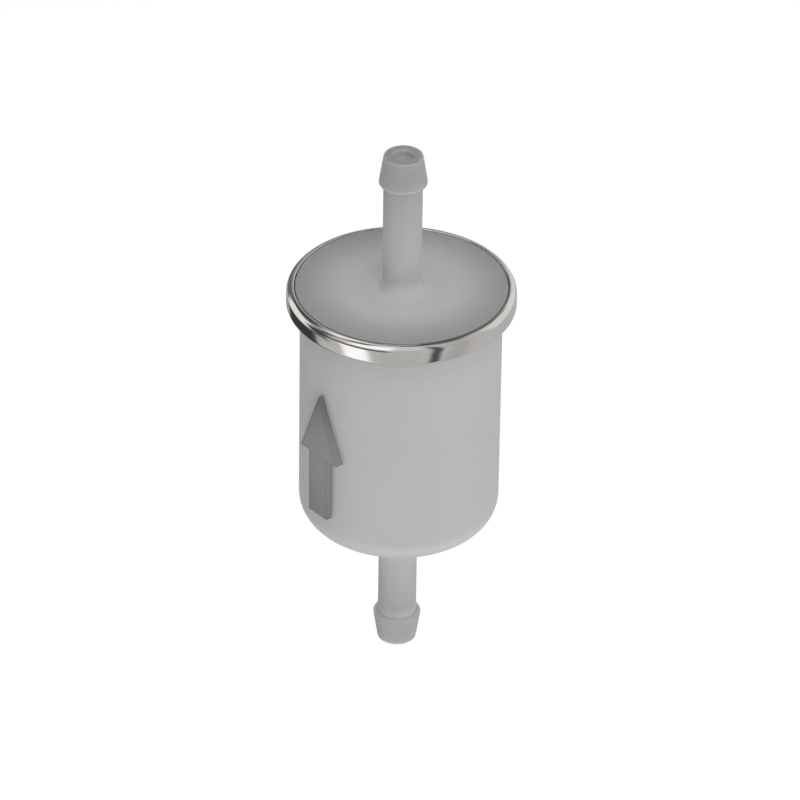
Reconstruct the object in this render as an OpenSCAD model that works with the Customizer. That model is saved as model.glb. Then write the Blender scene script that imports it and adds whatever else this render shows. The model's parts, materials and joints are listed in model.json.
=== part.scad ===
// In-line fuel filter. A moulded cup and a moulded cover, each with a hose nipple, are held together
// by a rolled metal ring. A pleated paper element stands inside on a spring.
// Millimetres. The inlet nipple's tip is at the origin, fuel flows up along +Z, and the arrow faces -Y.

/* [Body] */
// Outside diameter of the cup
body_d = 36.2; // [30:0.1:46]
// Height from the underside of the cup to the top face of the cover
body_h = 49; // [40:0.5:70]
// Thickness of the cup's side wall
wall = 1.6; // [1.2:0.1:2.2]
// Thickness of the cup's floor
floor_t = 1.8; // [1.4:0.1:2.6]
// Radius of the rounded edge round the base
base_round = 5.2; // [3:0.1:6.4]
// Thickness of the cover's plate
cover_t = 2.2; // [1.8:0.1:3]

/* [Hose nipples] */
// Length of each nipple from the body to its tip
nipple_len = 27.2; // [18:0.2:36]
// Diameter of the stem that the hose slides along, and of the barb's tip
stem_d = 7; // [5.8:0.1:8.4]
// Distance by which the barb's crest stands out from the stem
barb_step = 0.825; // [0.6:0.025:1.2]
// Length of the barb's cone
barb_len = 5.3; // [4:0.1:8]
// Width of the straight band round the barb's crest
barb_land = 0.4; // [0.3:0.1:1]
// Wall of the nipple round its fuel passage
nipple_wall = 1.6; // [1.2:0.1:2]
// Radius of the blend between each nipple and the body
nipple_blend = 1; // [0.4:0.1:1.6]

/* [Crimped joint] */
// Distance by which the cup's flange stands out from its side wall
flange_w = 2; // [1.6:0.1:3]
// Height of the metal ring
ring_h = 3.7; // [3.4:0.1:6]
// Thickness of the ring's sheet metal
ring_t = 0.4; // [0.3:0.05:0.6]
// Outside radius of the ring's rolled top edge
ring_roll = 1.4; // [1:0.1:1.8]
// Outside radius of the bend at the ring's lower edge
ring_bend = 0.5; // [0.5:0.05:0.8]
// Thickness of the gasket between cup and cover
gasket_t = 0.6; // [0.4:0.1:1]
// Thickness of the cup's flange
cup_flange_t = 1; // [0.8:0.1:1.6]

/* [Flow arrow] */
// Height of the arrow's lower end above the underside of the cup
arrow_z = 7.9; // [6:0.1:12]
// Length of the arrow
arrow_len = 25.3; // [16:0.1:30]
// Length of the arrow's head
arrow_head_len = 12.6; // [8:0.1:14]
// Width of the arrow's head
arrow_head_w = 9.8; // [7:0.1:12]
// Width of the arrow's shaft
arrow_shaft_w = 4.9; // [3:0.1:6]
// Distance by which the arrow's face stands out from the cup
arrow_proud = 1; // [0.6:0.1:1.6]

/* [Filter element] */
// Gap for the fuel between the element and the cup's wall
fuel_gap = 3; // [1.5:0.1:4]
// Thickness of each end cap's plate
cap_t = 1; // [0.8:0.1:1.6]
// Height of the rim round each end cap
cap_rim_h = 2; // [1.5:0.1:3]
// Thickness of the rim round each end cap
cap_rim_t = 0.7; // [0.5:0.1:1]
// Thickness of the plastisol that bonds the paper to each cap
bond_t = 1.2; // [0.8:0.1:1.8]
// Number of pleats in the paper
pleats = 32; // [24:1:36]
// Thickness of the paper
paper_t = 0.3; // [0.2:0.02:0.34]
// Gap between the paper and the core tube
paper_gap = 0.4; // [0.2:0.1:1]
// Wall of the core tube
core_wall = 0.65; // [0.5:0.05:0.9]
// Diameter of the holes in the core tube
core_hole_d = 2.4; // [1.6:0.1:3]

/* [Outlet seal and spring] */
// Length of the spigot under the cover
spigot_len = 6; // [5:0.1:8]
// Thickness of the outlet seal's round section
seal_t = 1.5; // [1.3:0.1:1.8]
// Depth of the groove that the outlet seal sits in
groove_depth = 1.2; // [0.8:0.1:1.25]
// Height of the spring
spring_h = 7.6; // [7:0.1:9]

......

# [GIVEN EXERCISE]
Copy out each line exactly as written.

# [SOLUTION]
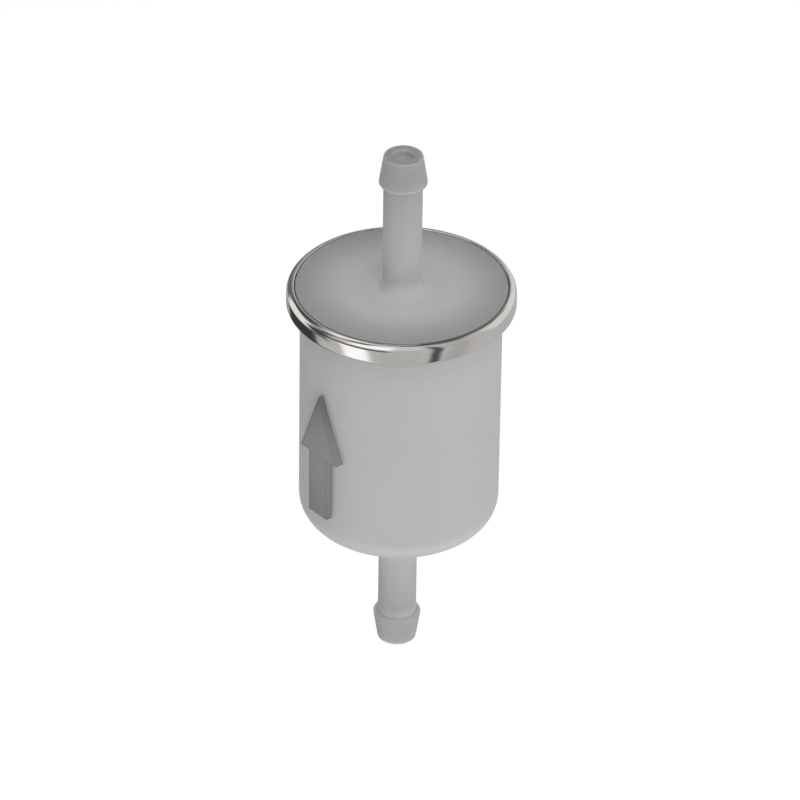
Reconstruct the object in this render as an OpenSCAD model that works with the Customizer. That model is saved as model.glb. Then write the Blender scene script that imports it and adds whatever else this render shows. The model's parts, materials and joints are listed in model.json.
=== part.scad ===
// In-line fuel filter. A moulded cup and a moulded cover, each with a hose nipple, are held together
// by a rolled metal ring. A pleated paper element stands inside on a spring.
// Millimetres. The inlet nipple's tip is at the origin, fuel flows up along +Z, and the arrow faces -Y.

/* [Body] */
// Outside diameter of the cup
body_d = 36.2; // [30:0.1:46]
// Height from the underside of the cup to the top face of the cover
body_h = 49; // [40:0.5:70]
// Thickness of the cup's side wall
wall = 1.6; // [1.2:0.1:2.2]
// Thickness of the cup's floor
floor_t = 1.8; // [1.4:0.1:2.6]
// Radius of the rounded edge round the base
base_round = 5.2; // [3:0.1:6.4]
// Thickness of the cover's plate
cover_t = 2.2; // [1.8:0.1:3]

/* [Hose nipples] */
// Length of each nipple from the body to its tip
nipple_len = 27.2; // [18:0.2:36]
// Diameter of the stem that the hose slides along, and of the barb's tip
stem_d = 7; // [5.8:0.1:8.4]
// Distance by which the barb's crest stands out from the stem
barb_step = 0.825; // [0.6:0.025:1.2]
// Length of the barb's cone
barb_len = 5.3; // [4:0.1:8]
// Width of the straight band round the barb's crest
barb_land = 0.4; // [0.3:0.1:1]
// Wall of the nipple round its fuel passage
nipple_wall = 1.6; // [1.2:0.1:2]
// Radius of the blend between each nipple and the body
nipple_blend = 1; // [0.4:0.1:1.6]

/* [Crimped joint] */
// Distance by which the cup's flange stands out from its side wall
flange_w = 2; // [1.6:0.1:3]
// Height of the metal ring
ring_h = 3.7; // [3.4:0.1:6]
// Thickness of the ring's sheet metal
ring_t = 0.4; // [0.3:0.05:0.6]
// Outside radius of the ring's rolled top edge
ring_roll = 1.4; // [1:0.1:1.8]
// Outside radius of the bend at the ring's lower edge
ring_bend = 0.5; // [0.5:0.05:0.8]
// Thickness of the gasket between cup and cover
gasket_t = 0.6; // [0.4:0.1:1]
// Thickness of the cup's flange
cup_flange_t = 1; // [0.8:0.1:1.6]

/* [Flow arrow] */
// Height of the arrow's lower end above the underside of the cup
arrow_z = 7.9; // [6:0.1:12]
// Length of the arrow
arrow_len = 25.3; // [16:0.1:30]
// Length of the arrow's head
arrow_head_len = 12.6; // [8:0.1:14]
// Width of the arrow's head
arrow_head_w = 9.8; // [7:0.1:12]
// Width of the arrow's shaft
arrow_shaft_w = 4.9; // [3:0.1:6]
// Distance by which the arrow's face stands out from the cup
arrow_proud = 1; // [0.6:0.1:1.6]

/* [Filter element] */
// Gap for the fuel between the element and the cup's wall
fuel_gap = 3; // [1.5:0.1:4]
// Thickness of each end cap's plate
cap_t = 1; // [0.8:0.1:1.6]
// Height of the rim round each end cap
cap_rim_h = 2; // [1.5:0.1:3]
// Thickness of the rim round each end cap
cap_rim_t = 0.7; // [0.5:0.1:1]
// Thickness of the plastisol that bonds the paper to each cap
bond_t = 1.2; // [0.8:0.1:1.8]
// Number of pleats in the paper
pleats = 32; // [24:1:36]
// Thickness of the paper
paper_t = 0.3; // [0.2:0.02:0.34]
// Gap between the paper and the core tube
paper_gap = 0.4; // [0.2:0.1:1]
// Wall of the core tube
core_wall = 0.65; // [0.5:0.05:0.9]
// Diameter of the holes in the core tube
core_hole_d = 2.4; // [1.6:0.1:3]

/* [Outlet seal and spring] */
// Length of the spigot under the cover
spigot_len = 6; // [5:0.1:8]
// Thickness of the outlet seal's round section
seal_t = 1.5; // [1.3:0.1:1.8]
// Depth of the groove that the outlet seal sits in
groove_depth = 1.2; // [0.8:0.1:1.25]
// Height of the spring
spring_h = 7.6; // [7:0.1:9]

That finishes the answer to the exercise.